There is a packet of biscuits. Round chocolate cream-filled biscuits, their open silver wrapping glinting in the bright mountain sunlight. At the base of this packet is my hand, holding on with determined if not slightly desperate grip. On the other end of the packet is a hand much more weathered and browned than mine, belonging to a nomadic shepherd of the Atlas Mountains, and he is also not letting go. For a few seconds we stand like this, in a very quiet but socially fascinating battle, until the nomad gives in and takes a healthy stack of biscuits from the packet instead, and relieved I move on to offer them to his mate, then Ollie and myself.

This would probably go down as one of the least successful cultural exchanges of our travels. I could try and explain my actions by saying that this was the only packet of biscuits I had for what was going to be a long tough day through the mountains. Or that when I offer an open packet of biscuits around even such an impromptuely gathered morning tea group, I consider it rude for someone to try and take the whole packet. But how much else is going on here that I can’t easily explain! Why was that his expectation? Is it indeed a reasonable one? What is a healthy way for our two cultures to interact now, and what about for the future?
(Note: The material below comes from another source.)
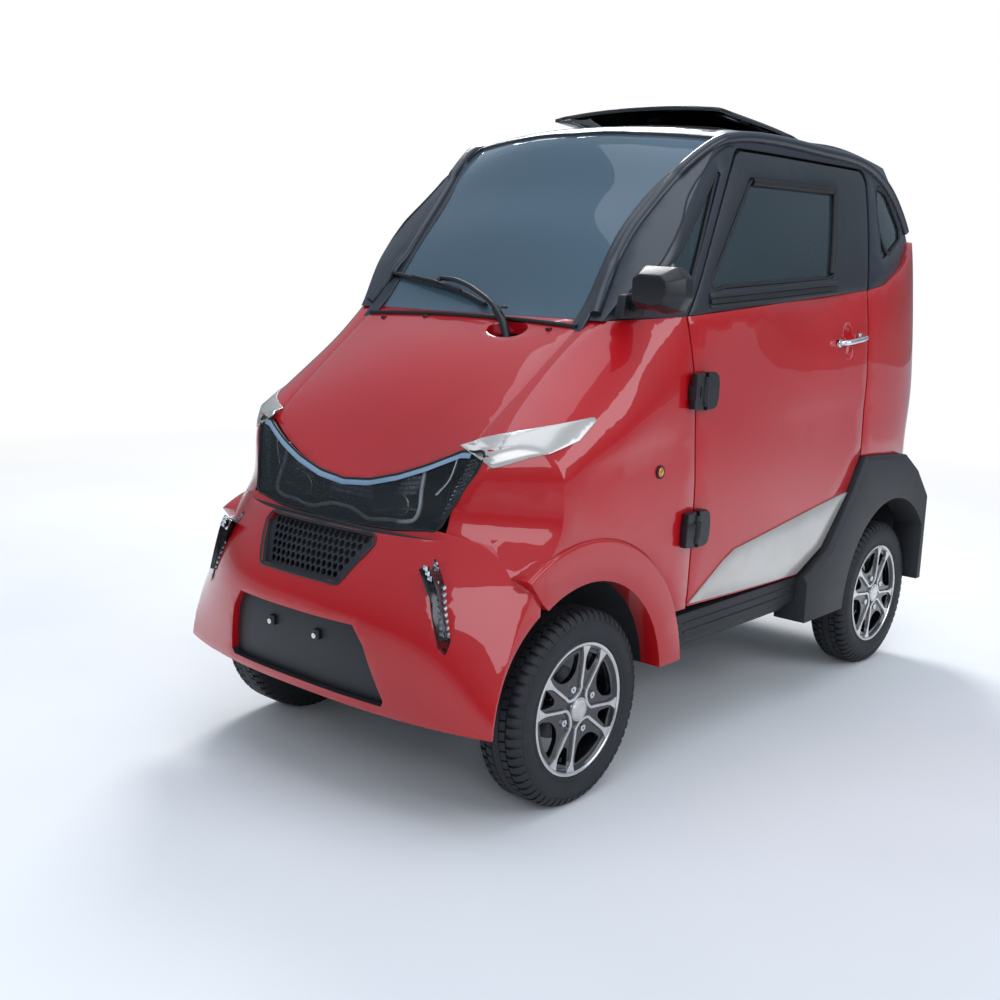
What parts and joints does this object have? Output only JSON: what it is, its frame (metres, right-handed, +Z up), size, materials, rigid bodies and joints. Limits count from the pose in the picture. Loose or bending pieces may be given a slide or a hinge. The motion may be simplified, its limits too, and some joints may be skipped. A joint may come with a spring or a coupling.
{
  "type": "electric microcar",
  "caption": "Small electric town car with a red shell, black cabin frame, side doors, rear hatch, propped roof hatch, steered front wheels and a furnished cabin",
  "frame": {"origin": "on the ground under the middle of the car's box, 34 mm to the car's left of its centre plane because only the left side has a mirror", "axes": "+Z up, -Y is the car's front, +X is the car's left side"},
  "size_m": [1.2553, 2.47, 1.7918],
  "materials": {
    "red_paint": "glossy red paint",
    "black_gloss": "satin blue-black frame finish",
    "black_plastic": "grained black plastic",
    "silver_paint": "champagne-silver painted trim",
    "lamp_housing": "dark lamp housing",
    "clear_cover": "clear lamp cover",
    "red_lens": "red lamp lens",
    "window_glass": "lightly tinted safety glass",
    "roof_gloss": "dark glossy roof skin",
    "smoked_hatch": "smoked hatch glass",
    "chassis_steel": "black coated steel",
    "floor_panel": "black floor covering",
    "battery_case": "dark grey battery case",
    "cabin_plastic": "black cabin plastic",
    "seat_cloth": "dark seat cloth",
    "tyre": "black rubber",
    "rim_alloy": "black alloy with bright edges"
  },
  "bodies": {
    "body": {"front_bumper": "red_paint", "corner_lamps": "clear_cover", "plate_carrier": "black_plastic", "front_grille": "black_plastic", "hood_panel": "red_paint", "fenders": "red_paint", "front_flares": "red_paint", "head_lamps": "lamp_housing", "lamp_cover": "clear_cover", "side_trims": "silver_paint", "cabin_frame": "black_gloss", "roof_panel": "roof_gloss", "windscreen": "window_glass", "side_glass": "window_glass", "fixed_hinges": "black_plastic", "quarter_panels": "red_paint", "tail_lamps": "red_lens", "rear_flares": "black_plastic", "rear_bumper": "black_plastic", "chassis_frame": "chassis_steel", "floor_pan": "floor_panel", "battery_pack": "battery_case", "sills": "black_plastic", "front_suspension": "chassis_steel", "rear_axle": "chassis_steel", "rear_suspension": "chassis_steel", "steering_rack": "black_plastic", "wheel_liners": "black_plastic", "dashboard": "cabin_plastic", "front_seats": "seat_cloth", "rear_bench": "seat_cloth", "steering_column": "cabin_plastic", "side_mirror": "black_plastic", "wiper": "black_plastic"},
    "door_left": {"door_panel_left": "red_paint", "door_frame_left": "black_gloss", "door_glass_left": "window_glass", "door_silver_left": "silver_paint", "door_fittings_left": "black_plastic"},
    "door_right": {"door_panel_right": "red_paint", "door_frame_right": "black_gloss", "door_glass_right": "window_glass", "door_silver_right": "silver_paint", "door_fittings_right": "black_plastic"},
    "tailgate": {"tailgate_panel": "red_paint", "tailgate_frame": "black_gloss", "rear_window": "window_glass"},
    "roof_hatch": {"roof_hatch": "smoked_hatch"},
    "knuckle_left": {"knuckle_left": "chassis_steel"},
    "knuckle_right": {"knuckle_right": "chassis_steel"},
    "steering_wheel": {"steering_wheel": "cabin_plastic"},
    "tie_rods": {"tie_rods": "chassis_steel"},
    "wheel_front_left": {"tyre_front_left": "tyre", "rim_front_left": "rim_alloy"},
    "wheel_front_right": {"tyre_front_right": "tyre", "rim_front_right": "rim_alloy"},
    "wheel_rear_left": {"tyre_rear_left": "tyre", "rim_rear_left": "rim_alloy"},
    "wheel_rear_right": {"tyre_rear_right": "tyre", "rim_rear_right": "rim_alloy"}
  },
  "joints": [
    {"name": "door_left_hinge", "type": "hinge", "parent": "body", "child": "door_left", "pos_m": [0.5462, -0.3507, 0.826], "axis": [-0.0175, 0, 0.9998], "range_deg": [-68, 0]},
    {"name": "door_right_hinge", "type": "hinge", "parent": "body", "child": "door_right", "pos_m": [-0.6138, -0.3507, 0.826], "axis": [0.0175, 0, 0.9998], "range_deg": [0, 68]},
    {"name": "tailgate_hinge", "type": "hinge", "parent": "body", "child": "tailgate", "pos_m": [-0.0338, 0.9803, 1.652], "axis": [1, 0, 0], "range_deg": [0, 75]},
    {"name": "roof_hatch_hinge", "type": "hinge", "parent": "body", "child": "roof_hatch", "pos_m": [-0.0338, 0.5623, 1.73704], "axis": [1, 0, 0], "range_deg": [0, 5]},
    {"name": "knuckle_left_steer", "type": "hinge", "parent": "body", "child": "knuckle_left", "pos_m": [0.3382, -0.7757, 0.247], "axis": [0, 0, 1], "range_deg": [-28, 28]},
    {"name": "knuckle_right_steer", "type": "hinge", "parent": "body", "child": "knuckle_right", "pos_m": [-0.4058, -0.7757, 0.247], "axis": [0, 0, 1], "range_deg": [-28.5, 28.5]},
    {"name": "tie_rod_slide", "type": "slide", "parent": "body", "child": "tie_rods", "axis": [1, 0, 0], "range_m": [-0.0525, 0.0525]},
    {"name": "steering_wheel_turn", "type": "hinge", "parent": "body", "child": "steering_wheel", "pos_m": [0.2022, -0.2957, 0.975], "axis": [0, 0.8465, 0.5325], "range_deg": [-226, 226]},
    {"name": "wheel_front_left_spin", "type": "hinge", "parent": "knuckle_left", "child": "wheel_front_left", "pos_m": [0.4492, -0.7757, 0.247], "axis": [1, 0, 0], "continuous": true},
    {"name": "wheel_rear_left_spin", "type": "hinge", "parent": "body", "child": "wheel_rear_left", "pos_m": [0.4492, 0.9043, 0.247], "axis": [1, 0, 0], "continuous": true},
    {"name": "wheel_front_right_spin", "type": "hinge", "parent": "knuckle_right", "child": "wheel_front_right", "pos_m": [-0.5168, -0.7757, 0.247], "axis": [1, 0, 0], "continuous": true},
    {"name": "wheel_rear_right_spin", "type": "hinge", "parent": "body", "child": "wheel_rear_right", "pos_m": [-0.5168, 0.9043, 0.247], "axis": [1, 0, 0], "continuous": true}
  ],
  "couplings": [
    {"joint": "knuckle_right_steer", "follows": "knuckle_left_steer", "ratio": 1},
    {"joint": "tie_rod_slide", "follows": "knuckle_left_steer", "m_per_rad": -0.1057},
    {"joint": "steering_wheel_turn", "follows": "knuckle_left_steer", "ratio": 8}
  ]
}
This first meeting of the day had caught us by surprise, and as we continued to ride that isolated dirt road we got many other chances to adapt our response to the small groups of tough mountain folk who came out to meet us as we rode.  But we never settled on anything we felt totally happy with. Girls with chapped hands and ragged skirts tugged at my polyprop and gloves, saying clearly in any language, “Can I have these clothes for me?” Women with babies tied on their backs and no socks in their shoes tried to sell us small fossils they’d gathered in the mountains, or if they had none of these, to sell their photograph. This was no tourist gimmick, no dressing up poor to try and get some easy money, they were running to us just as they were when we appeared around the corner of their valley. If they had socks they’d wear them, the temperature was about 4 degrees.

So we did leave some extra clothes of ours there in the Atlas Mountains. As I rode down out of the mountains, I enjoyed thinking of the people who these socks and gloves have come from, Beth, Mum, Grandpa Yule, and the snug New Zealand wool they are made of, and hoped they would bring some joy and relief. But I was also unsettled, uncomfortable and very tired from the experience. Morocco has brought us more of these encounters than anywhere else we’ve ridden so far. Questions but not many answers. Attempts at genuine encounters, but realizations of huge inequalities not just in wealth, but also in the reasons that we’re each in that place at that time, and our expectations of our roles. 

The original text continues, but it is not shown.